There's no telling where we'd be without the technological advancements that have shaped our world, but even the biggest tech supporters will have to admit Domino's new plans to track their customers is just a little too Big Brother-ish. According to ZDNet, Domino's announced in 2016 they would be adapting the technology they already use to track their drivers' movements to start using it on their Australian customers.

Customers would order a pizza, and if they were heading to the store to pick it up, their GPS would establish a "Cook Zone". When the tracker indicated the customer was in that Cook Zone, Domino's would know it was time to start their pizza so it would be ready — but still piping hot — when they walked in the door. They call it On Time Cooking, and… creepy, or not creepy?

They built a whole ad campaign around how bad their pizza is

After years of success, Domino's hit a huge stumbling block in 2009. A single YouTube video showing employees doing things to a pizza you don't even want to think about eating was almost the last nail in the coffin of a business with failing popularity. Domino's had a brand crisis on their hands, and most people would redouble their efforts to show people why they need to make Domino's their go-to pizza place. But Inc. says they did something risky — they built an entire ad campaign around how bad their pizza was, and then promised to make it better.

And it worked.

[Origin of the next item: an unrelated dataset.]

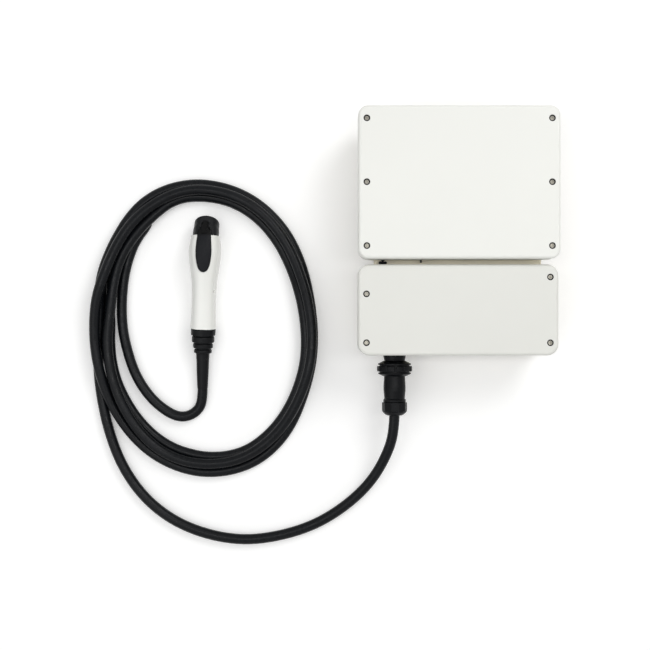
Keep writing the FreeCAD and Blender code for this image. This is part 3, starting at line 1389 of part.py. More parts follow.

The response to their campaign where they acknowledged their cardboard pizza was such a success that they did other ads in the same vein, including one where all photos were taken by actual employees, not professionals. That was the idea behind their Instagram, too, says Co. Design, which is filled with slightly stomach-turning pictures of pizza guaranteed to leave you wondering just why you'd order that.

The backhanded campaign could have backfired magnificently, but it endeared Domino's to the new generation of pizza-lovers so much that they turned things around.